C-
Genre: Historical: European, Romance
Theme: Enemies to Lovers, Epistolary
Archetype: Diverse Protagonists
Yet again, I have picked up a book because of its cover. I feel zero shame for this shallowness on my part. Okay, sometimes it backfires on me, but this time it worked out, kind of. Although I’ve landed on a C- here, depending on your answers to the questions I pose in this review, you might land in DNF territory, or as high as a B. Very much a case of ‘your mileage may vary’ depending on your personal views.
Eleanor is a compositor, the best in the business. She, along with her two friends, puts individual letters in the right order so that ultimately books and newspapers can be printed. Peter (a duke, of course) has invested in a machine that can do the same job at a fraction of the cost that it takes to employ a large team of compositors. He has a warehouse full of the machines and prepares to sell them to publishers and newspapers in London.
When Eleanor and Peter first meet by chance at the zoo, Peter hides that he is a duke.
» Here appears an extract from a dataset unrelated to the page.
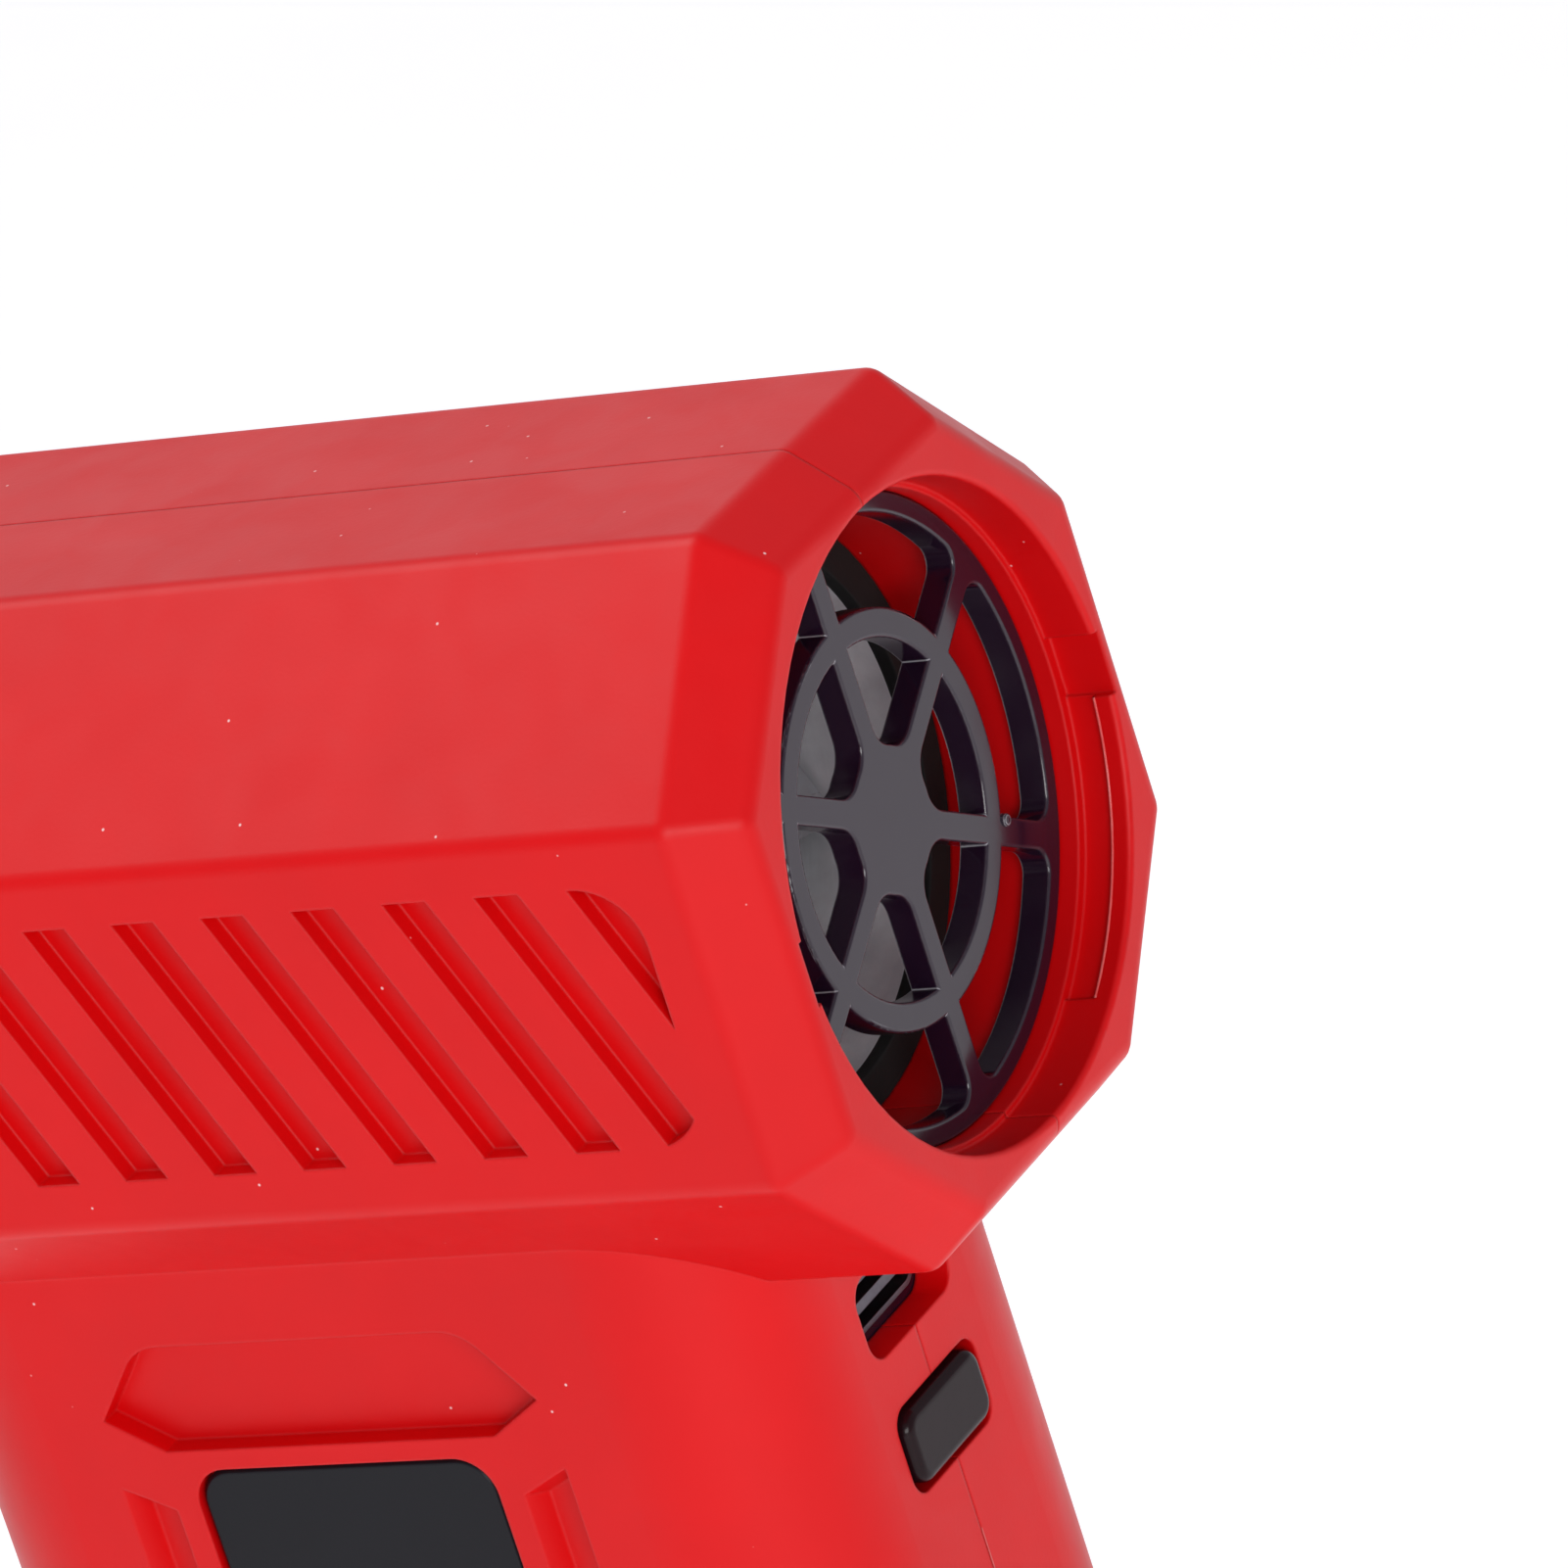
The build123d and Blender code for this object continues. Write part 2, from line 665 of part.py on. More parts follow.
with BuildPart() as tail_cone:
    tail_start = rear_end + vane_start + vane_length + part_gap
    with BuildSketch(Plane.XZ):
        with BuildLine():
            end = tail_start + tail_length
            Line((tail_start, axis_height + sleeve_inner + 0.1), (tail_start, axis_height + sleeve_outer))
            Spline((tail_start, axis_height + sleeve_outer), (end, axis_height + tail_tip_radius),
                   tangents=((1, 0), (0.6, -0.8)))
            Line((end, axis_height + tail_tip_radius), (end, axis_height))
            Line((end, axis_height), (end - 1.2, axis_height))
            Line((end - 1.2, axis_height), (end - 1.2, axis_height + tail_tip_radius - 0.6))
            Spline((end - 1.2, axis_height + tail_tip_radius - 0.6),
                   (tail_start, axis_height + sleeve_inner + 0.1),
                   tangents=((-0.6, 0.8), (-1, 0)))
        make_face()
    revolve(axis=barrel_axis)
    add(lead_slot.part, mode=Mode.SUBTRACT)
save(tail_cone, "tail_cone")

# ================================================================ outlet duct and nozzle
outlet_start = duct_start + duct_length + part_gap
outlet_end = barrel_length - spigot_length - free_gap
with BuildPart() as outlet_duct:
    with BuildSketch(Plane.XZ):
        with BuildLine():
            start_x = rear_end + outlet_start
            end_x = rear_end + outlet_end
            settle_x = start_x + 22
            Line((start_x, axis_height + duct_outer), (start_x, axis_height + duct_radius))
            Spline((start_x, axis_height + duct_radius), (settle_x, axis_height + outlet_radius),
                   tangents=((1, 0), (1, 0)))
            Line((settle_x, axis_height + outlet_radius), (end_x, axis_height + outlet_radius))
            Polyline((end_x, axis_height + outlet_radius),
                     (end_x, axis_height + outlet_bore - part_gap),
                     (end_x - duct_wall, axis_height + outlet_bore - part_gap),
                     (end_x - duct_wall, axis_height + outlet_wall_radius),
                     (settle_x, axis_height + outlet_wall_radius))
            Spline((settle_x, axis_height + outlet_wall_radius), (start_x, axis_height + duct_outer),
                   tangents=((-1, 0), (-1, 0)))
        make_face()
    revolve(axis=barrel_axis)
save(outlet_duct, "outlet_duct")

with BuildPart() as nozzle:
    root = front_end + free_gap
    tip = front_end + nozzle_length
    spigot = front_end - spigot_length
    spigot_outer = outlet_bore - free_gap
    with BuildSketch(Plane.XZ):
        with BuildLine():
            Polyline((spigot, axis_height + outlet_radius), (spigot, axis_height + spigot_outer),
                     (root, axis_height + spigot_outer), (root, axis_height + nozzle_root_radius),
                     (root + 7, axis_height + nozzle_root_radius),
                     (tip, axis_height + nozzle_tip_radius), (tip, axis_height + nozzle_tip_bore),
                     (root + 4, axis_height + outlet_radius), close=True)
        make_face()
    revolve(axis=barrel_axis)
    with BuildSketch(across(barrel_length - spigot_length)):
        with PolarLocations(spigot_outer + lug_height / 2 - 0.3, lug_count, start_angle=90):
            Rectangle(lug_height + 0.6, lug_width)
    extrude(amount=lug_thickness)
    with BuildSketch(across(barrel_length + free_gap + 1.2)):
        with PolarLocations(nozzle_root_radius, nozzle_rib_count, start_angle=5):
            Rectangle(1.0, 1.6)
    extrude(amount=4.6)
    fillet(nozzle.edges().filter_by(GeomType.CIRCLE).sort_by(Axis.X)[-1], radius=0.8)
save(nozzle, "nozzle")

# ================================================================ rear controls
with BuildPart() as power_button:
    with BuildSketch(rear.offset(-button_proud)):
        with Locations((0, button_height)):
            RectangleRounded(button_width, button_tall, button_corner)
    extrude(amount=button_proud + wall + free_gap + flange_thickness)
    fillet(power_button.faces().sort_by(Axis.X)[0].edges(), radius=button_round)
    with BuildSketch(rear.offset(wall + free_gap)):
        with Locations((0, button_height)):
            RectangleRounded(button_width + 2 * button_flange, button_tall + 2 * button_flange,
                             button_corner)
    extrude(amount=flange_thickness)
save(power_button, "power_button")

flange_back = -handle_length / 2 + wall + free_gap + flange_thickness
switch_front = board_x - switch_body_height - part_gap
with BuildPart() as switch_plunger:
    with BuildSketch(Plane(origin=(flange_back, 0, button_height), x_dir=(0, 1, 0), z_dir=(1, 0, 0))):
        Circle(plunger_radius)
    extrude(amount=switch_front + 0.4 - flange_back)
save(switch_plunger, "switch_plunger")

with BuildPart() as switch_body:
    with BuildSketch(Plane(origin=(switch_front, 0, button_height), x_dir=(0, 1, 0), z_dir=(1, 0, 0))):
        Rectangle(switch_size, switch_size)
    extrude(amount=switch_body_height)
    with BuildSketch(Plane(origin=(switch_front, 0, button_height), x_dir=(0, 1, 0), z_dir=(1, 0, 0))):
        Circle(plunger_radius + free_gap)
    extrude(amount=0.4 + button_travel + 0.4, mode=Mode.SUBTRACT)
save(switch_body, "switch_body")

with BuildPart() as port_surround:
    with BuildSketch(rear.offset(wall + part_gap / 2)):
        with Locations((0, port_height)):
            RectangleRounded(port_width + 2 * surround_lap, port_tall + 2 * surround_lap,
                             port_corner + surround_lap)
            RectangleRounded(socket_width + 2 * part_gap, socket_tall + 2 * part_gap,
                             socket_tall / 2, mode=Mode.SUBTRACT)
    extrude(amount=surround_thickness)
save(port_surround, "port_surround")

socket_back = board_x - part_gap
with BuildPart() as usb_socket:
    with BuildSketch(Plane(origin=(socket_back, 0, port_height), x_dir=(0, 1, 0), z_dir=(-1, 0, 0))):
        RectangleRounded(socket_width, socket_tall, socket_tall / 2 - 0.05)
    extrude(amount=socket_length)
    with BuildSketch(Plane(origin=(socket_back - 1, 0, port_height), x_dir=(0, 1, 0), z_dir=(-1, 0, 0))):
        RectangleRounded(socket_width - 2 * socket_wall, socket_tall - 2 * socket_wall,
                         socket_tall / 2 - socket_wall - 0.05)
        Rectangle(socket_width - 2.4, 0.7, mode=Mode.SUBTRACT)
    extrude(amount=socket_length, mode=Mode.SUBTRACT)
save(usb_socket, "usb_socket")

with BuildPart() as control_board:
    with BuildSketch(Plane(origin=(board_x, 0, 0), x_dir=(0, 1, 0), z_dir=(1, 0, 0))):
        with Locations((0, (board_bottom + board_top) / 2)):
            Rectangle(board_width, board_top - board_bottom)
    extrude(amount=board_thickness)
    with BuildSketch(Plane(origin=(board_x + board_thickness, 0, 0), x_dir=(0, 1, 0), z_dir=(1, 0, 0))):
        with Locations((-6, port_height), (0, port_height), (6, port_height)):
            Rectangle(4.2, 4.8)
        with Locations((0, button_height)):
            Rectangle(7.0, 7.0)
    extrude(amount=1.2)
save(control_board, "control_board")

with BuildPart() as board_capacitor:
    with BuildSketch(Plane(origin=(board_x + board_thickness + 1.3 + capacitor_radius, -capacitor_length / 2,
                                   button_height + 3.6), x_dir=(1, 0, 0), z_dir=(0, 1, 0))):
        Circle(capacitor_radius)
    extrude(amount=capacitor_length)
    fillet(board_capacitor.edges().filter_by(GeomType.CIRCLE), radius=0.5)
save(board_capacitor, "board_capacitor")

# ================================================================ battery
row = [(index - (cell_count - 1) / 2) * cell_pitch for index in range(cell_count)]
lead_taps = [(row[0] + 5.0, 2.4), (row[-1] - 5.0, -2.4)]
for index, x in enumerate(row):
    with BuildPart() as cell:
        with BuildSketch(Plane.XY.offset(cell_bottom)):
            with Locations((x, 0)):
                Circle(cell_radius)
        extrude(amount=cell_length)
        fillet(cell.edges().filter_by(GeomType.CIRCLE), radius=0.8)
    save(cell, f"battery_cell_{index + 1}")

for name, outer_face, inwards in (("cell_holder_bottom", cell_bottom - strip_thickness - holder_plate, 1),
                                  ("cell_holder_top", holder_top, -1)):
    with BuildPart() as holder:
        with BuildSketch(Plane.XY.offset(outer_face)):
            RectangleRounded(handle_length - 2 * wall - 2 * part_gap, handle_width - 2 * wall - 2 * part_gap,
                             handle_corner - wall)
        extrude(amount=inwards * (holder_plate + strip_thickness + holder_lip))
        with BuildSketch(Plane.XY.offset(outer_face + inwards * holder_plate)):
            with Locations(*[(x, 0) for x in row]):
                Circle(cell_radius + part_gap)
        extrude(amount=inwards * (strip_thickness + holder_lip), mode=Mode.SUBTRACT)
        if inwards < 0:
            with BuildSketch(Plane.XY.offset(outer_face)):
                with Locations(*lead_taps):
                    Circle(battery_lead_radius + part_gap)
            extrude(amount=-holder_plate, mode=Mode.SUBTRACT)
    save(holder, name)

with BuildPart() as nickel_strips:
    for level in (cell_bottom - strip_thickness + 0.02, cell_top + 0.02):
        for x in row:
            with BuildSketch(Plane.XY.offset(level)):
                with Locations((x, 0)):
                    Rectangle(strip_width * 1.6, strip_width)
            extrude(amount=strip_thickness - 0.04)
save(nickel_strips, "nickel_strips")

# ================================================================ side panels, pad, screws
for hand, way in (("left", 1), ("right", -1)):
    with BuildPart() as side_panel:
        face = Plane(origin=(0, way * (handle_width / 2 - panel_pocket + 0.02), panel_base + panel_height / 2),
                     x_dir=(1, 0, 0), z_dir=(0, way, 0))
        with BuildSketch(face):
            RectangleRounded(panel_width - 2 * part_gap - 0.2, panel_height - 2 * part_gap - 0.2,
                             panel_corner - 0.2)
        extrude(amount=panel_thickness)
        outer = side_panel.faces().sort_by(Axis.Y)[-1 if way > 0 else 0]
        chamfer(outer.edges(), length=0.25)
        pegs = Plane(origin=(0, way * (handle_width / 2 - panel_pocket + 0.02), 0),
                     x_dir=(1, 0, 0), z_dir=(0, -way, 0))
        with BuildSketch(pegs):
            with Locations((0, (panel_base + 12) * way), (0, (panel_base + panel_height - 10) * way)):
                Circle(1.5)
        extrude(amount=wall)
    save(side_panel, f"side_panel_{hand}")

with BuildPart() as base_pad:
    with BuildSketch(Plane.XY):
        RectangleRounded(handle_length - 2 * pad_inset - 2 * part_gap,
                         handle_width - 2 * pad_inset - 2 * part_gap, handle_corner - pad_inset)
    extrude(amount=pad_thickness - 0.02)
    chamfer(base_pad.faces().sort_by(Axis.Z)[0].edges(), length=0.3)
save(base_pad, "base_pad")

with BuildPart() as shell_screws:
    for x, z in screw_places:
        reach = half_width if z > barrel_bottom else handle_width / 2
        seat = Plane(origin=(x, -reach / 2, z), x_dir=(1, 0, 0), z_dir=(0, 1, 0))
        with BuildSketch(seat):
            Circle(screw_radius)
        extrude(amount=reach / 2 + boss_depth - 0.5)
        with BuildSketch(seat):
            Circle(screw_head_radius)
        extrude(amount=-screw_head_height)
save(shell_screws, "shell_screws")

# ================================================================ internal wires
board_front = board_x + board_thickness + part_gap
with BuildPart() as motor_leads:
    level = holder_top + board_height - 2.2
    for index in range(lead_count):
        y = (index - (lead_count - 1) / 2) * lead_pitch
        with BuildLine() as route:
            FilletPolyline((board_front, y, level), (lead_x, y, level),
                           (lead_x, y, axis_height - motor_radius + 2), radius=lead_bend)
        with BuildSketch(Plane(origin=(board_front, y, level), x_dir=(0, 1, 0), z_dir=(1, 0, 0))):
            Circle(lead_radius)
        sweep(path=route.wires()[0])
save(motor_leads, "motor_leads")

with BuildPart() as battery_leads:
    for (x, y), side_y in zip(lead_taps, (9.0, -9.0)):
        low = holder_top + battery_lead_radius + 0.9
        high = button_height + 4.0
        turn_x = board_front + 2.8
        points = [(x, y, cell_top + strip_thickness + part_gap), (x, y, low), (x, side_y, low),
                  (turn_x, side_y, low), (turn_x, side_y, high), (board_front, side_y, high)]
        with BuildLine() as route:
            FilletPolyline(*points, radius=lead_bend)
        with BuildSketch(Plane(origin=points[0], x_dir=(1, 0, 0), z_dir=(0, 0, 1))):
            Circle(battery_lead_radius)
        sweep(path=route.wires()[0])
save(battery_leads, "battery_leads")
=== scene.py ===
"""Looks of the handheld turbo blower: materials, fine pieces, floor, light and camera."""
import json
import math

import bmesh
import bpy
from mathutils import Matrix, Quaternion, Vector


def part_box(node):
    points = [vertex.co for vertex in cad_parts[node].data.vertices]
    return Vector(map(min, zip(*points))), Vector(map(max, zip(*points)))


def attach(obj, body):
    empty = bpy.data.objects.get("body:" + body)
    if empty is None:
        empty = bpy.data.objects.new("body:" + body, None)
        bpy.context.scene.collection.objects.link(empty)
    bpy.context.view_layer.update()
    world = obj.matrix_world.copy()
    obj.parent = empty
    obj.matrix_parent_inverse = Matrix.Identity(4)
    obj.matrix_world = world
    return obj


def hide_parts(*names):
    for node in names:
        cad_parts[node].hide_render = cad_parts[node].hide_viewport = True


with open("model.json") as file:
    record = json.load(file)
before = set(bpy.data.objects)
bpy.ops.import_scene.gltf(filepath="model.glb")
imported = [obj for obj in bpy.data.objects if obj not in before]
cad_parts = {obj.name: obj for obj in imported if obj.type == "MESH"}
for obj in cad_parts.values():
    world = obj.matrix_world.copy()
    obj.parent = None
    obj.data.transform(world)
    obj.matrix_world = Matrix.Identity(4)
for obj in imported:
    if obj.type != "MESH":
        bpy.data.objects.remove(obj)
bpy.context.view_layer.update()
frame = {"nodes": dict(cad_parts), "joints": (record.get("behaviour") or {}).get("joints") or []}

MM = 0.001


# ---------------------------------------------------------------- places read from the frame
spin = next(joint for joint in frame["joints"] if joint["name"] == "impeller_spin")
AXIS_HEIGHT = spin["pos_m"][2]
rim = Vector((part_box("left_shell")[0][0], 0, AXIS_HEIGHT))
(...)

He implies that he’s a civil servant. There is some lovely chemistry, but that chemistry is a ticking time bomb because it’s only a matter of time until Eleanor realises he’s a duke. They meet again at a few society events because Eleanor (as part of a publishing deal) is serving as an author’s (Lady Wharton’s) companion. When Eleanor realises that he’s a duke, she’s hurt. When she realises that he is the duke that is about to put an entire group of people out of work, she is incensed.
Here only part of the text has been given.